TASK TO CARRY OUT> Output all lines exactly.

□ □ □ □ □ □ □

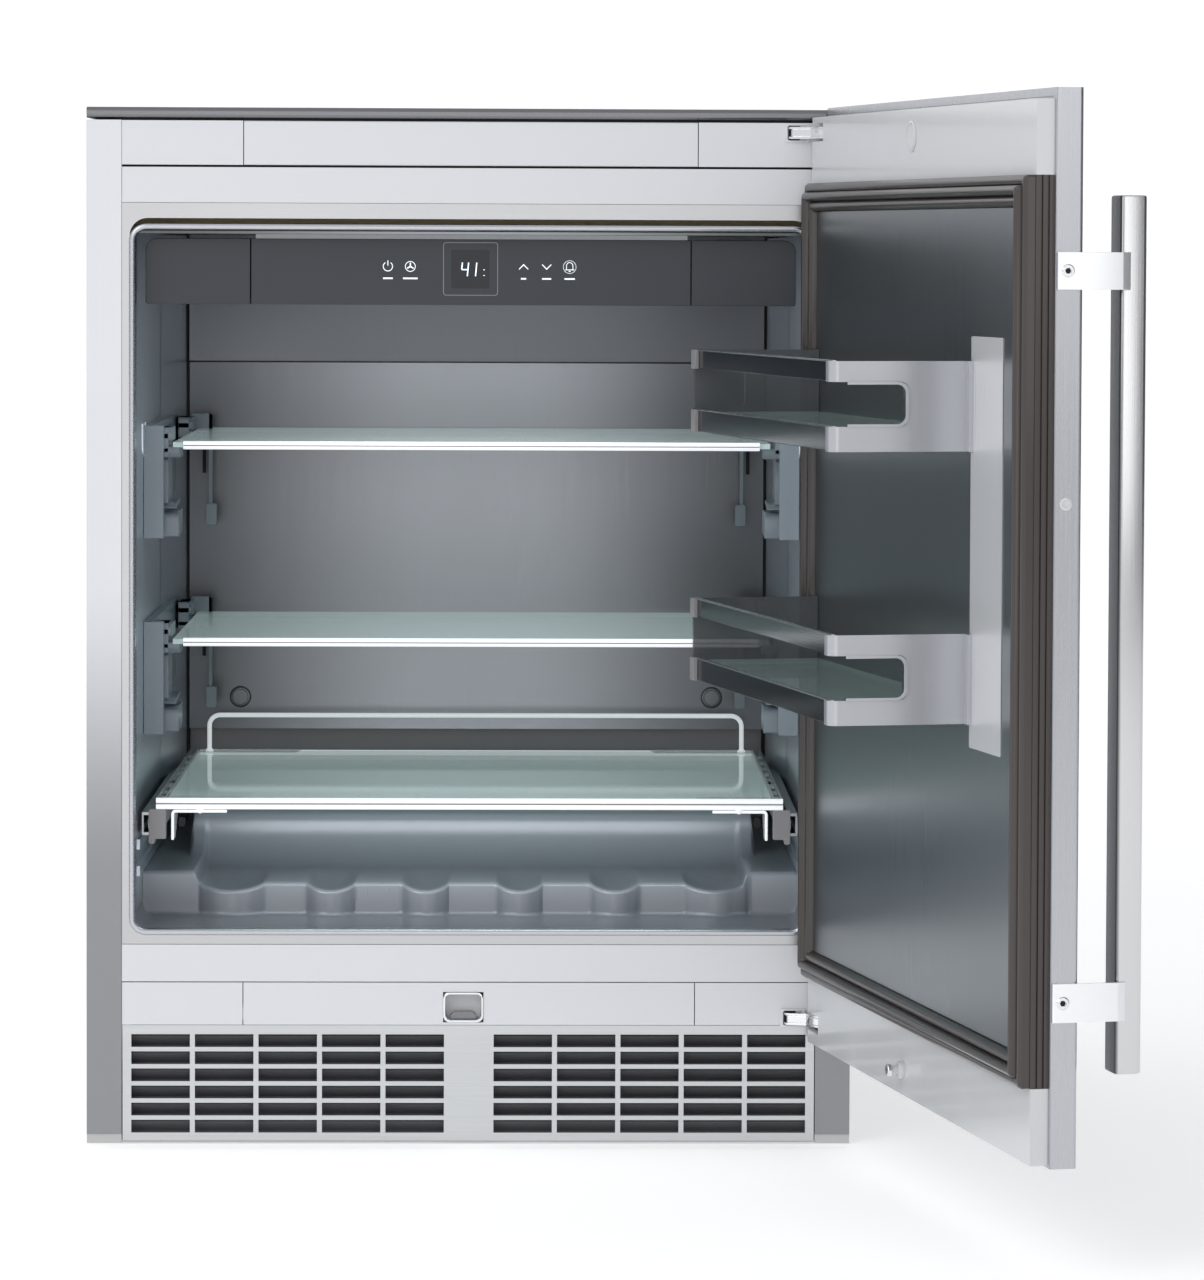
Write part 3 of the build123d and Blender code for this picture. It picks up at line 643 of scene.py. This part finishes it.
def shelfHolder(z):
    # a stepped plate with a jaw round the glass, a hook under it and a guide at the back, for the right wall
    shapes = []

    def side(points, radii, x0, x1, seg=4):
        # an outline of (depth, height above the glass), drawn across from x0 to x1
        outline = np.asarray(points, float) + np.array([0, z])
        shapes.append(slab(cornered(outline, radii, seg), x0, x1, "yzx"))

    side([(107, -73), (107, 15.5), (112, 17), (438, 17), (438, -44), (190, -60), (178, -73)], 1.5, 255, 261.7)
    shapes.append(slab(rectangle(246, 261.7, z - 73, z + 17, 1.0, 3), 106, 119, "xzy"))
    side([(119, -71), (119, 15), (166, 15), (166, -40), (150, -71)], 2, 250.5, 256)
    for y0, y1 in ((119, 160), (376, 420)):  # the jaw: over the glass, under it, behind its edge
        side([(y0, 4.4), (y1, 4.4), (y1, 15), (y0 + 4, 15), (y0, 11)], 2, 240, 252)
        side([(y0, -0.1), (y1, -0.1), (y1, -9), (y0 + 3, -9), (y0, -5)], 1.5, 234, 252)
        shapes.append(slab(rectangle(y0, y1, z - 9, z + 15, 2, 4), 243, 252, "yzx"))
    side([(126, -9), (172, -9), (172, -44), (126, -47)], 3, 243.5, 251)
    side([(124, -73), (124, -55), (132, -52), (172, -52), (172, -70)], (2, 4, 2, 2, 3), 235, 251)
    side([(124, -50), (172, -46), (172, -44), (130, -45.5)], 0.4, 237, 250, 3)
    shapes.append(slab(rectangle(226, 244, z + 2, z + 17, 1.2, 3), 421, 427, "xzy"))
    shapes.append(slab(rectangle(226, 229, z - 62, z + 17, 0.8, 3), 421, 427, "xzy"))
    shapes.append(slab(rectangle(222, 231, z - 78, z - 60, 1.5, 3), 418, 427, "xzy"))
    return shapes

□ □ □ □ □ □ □

SOLUTION TO THIS EXERCISE>
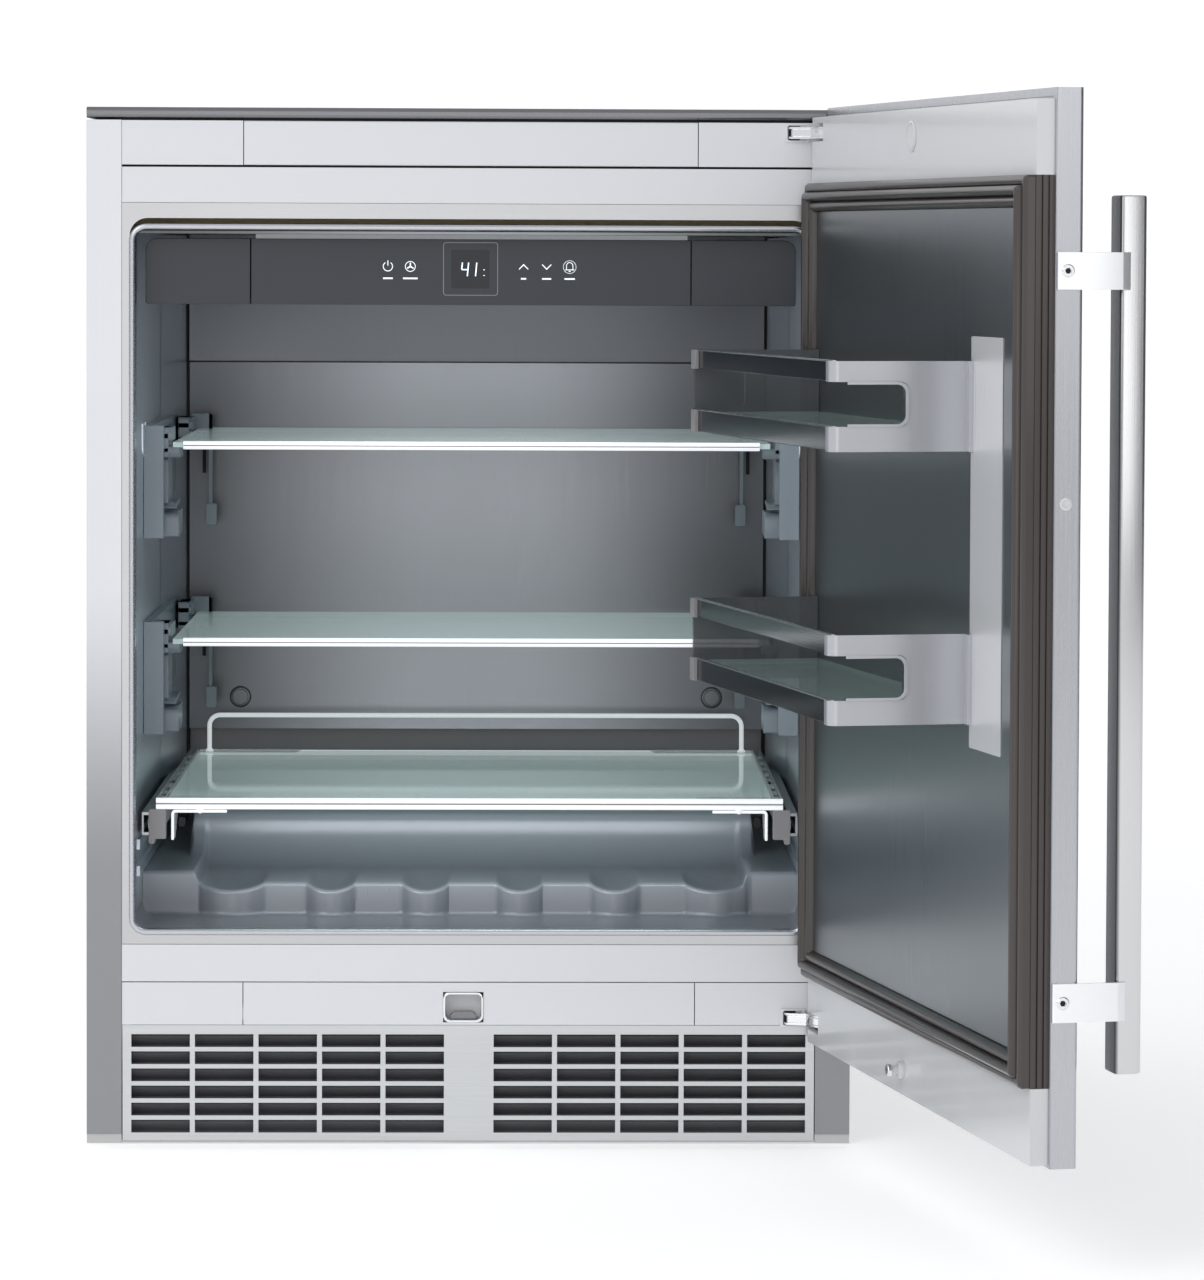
Write part 3 of the build123d and Blender code for this picture. It picks up at line 643 of scene.py. This part finishes it.
def shelfHolder(z):
    # a stepped plate with a jaw round the glass, a hook under it and a guide at the back, for the right wall
    shapes = []

    def side(points, radii, x0, x1, seg=4):
        # an outline of (depth, height above the glass), drawn across from x0 to x1
        outline = np.asarray(points, float) + np.array([0, z])
        shapes.append(slab(cornered(outline, radii, seg), x0, x1, "yzx"))

    side([(107, -73), (107, 15.5), (112, 17), (438, 17), (438, -44), (190, -60), (178, -73)], 1.5, 255, 261.7)
    shapes.append(slab(rectangle(246, 261.7, z - 73, z + 17, 1.0, 3), 106, 119, "xzy"))
    side([(119, -71), (119, 15), (166, 15), (166, -40), (150, -71)], 2, 250.5, 256)
    for y0, y1 in ((119, 160), (376, 420)):  # the jaw: over the glass, under it, behind its edge
        side([(y0, 4.4), (y1, 4.4), (y1, 15), (y0 + 4, 15), (y0, 11)], 2, 240, 252)
        side([(y0, -0.1), (y1, -0.1), (y1, -9), (y0 + 3, -9), (y0, -5)], 1.5, 234, 252)
        shapes.append(slab(rectangle(y0, y1, z - 9, z + 15, 2, 4), 243, 252, "yzx"))
    side([(126, -9), (172, -9), (172, -44), (126, -47)], 3, 243.5, 251)
    side([(124, -73), (124, -55), (132, -52), (172, -52), (172, -70)], (2, 4, 2, 2, 3), 235, 251)
    side([(124, -50), (172, -46), (172, -44), (130, -45.5)], 0.4, 237, 250, 3)
    shapes.append(slab(rectangle(226, 244, z + 2, z + 17, 1.2, 3), 421, 427, "xzy"))
    shapes.append(slab(rectangle(226, 229, z - 62, z + 17, 0.8, 3), 421, 427, "xzy"))
    shapes.append(slab(rectangle(222, 231, z - 78, z - 60, 1.5, 3), 418, 427, "xzy"))
    return shapes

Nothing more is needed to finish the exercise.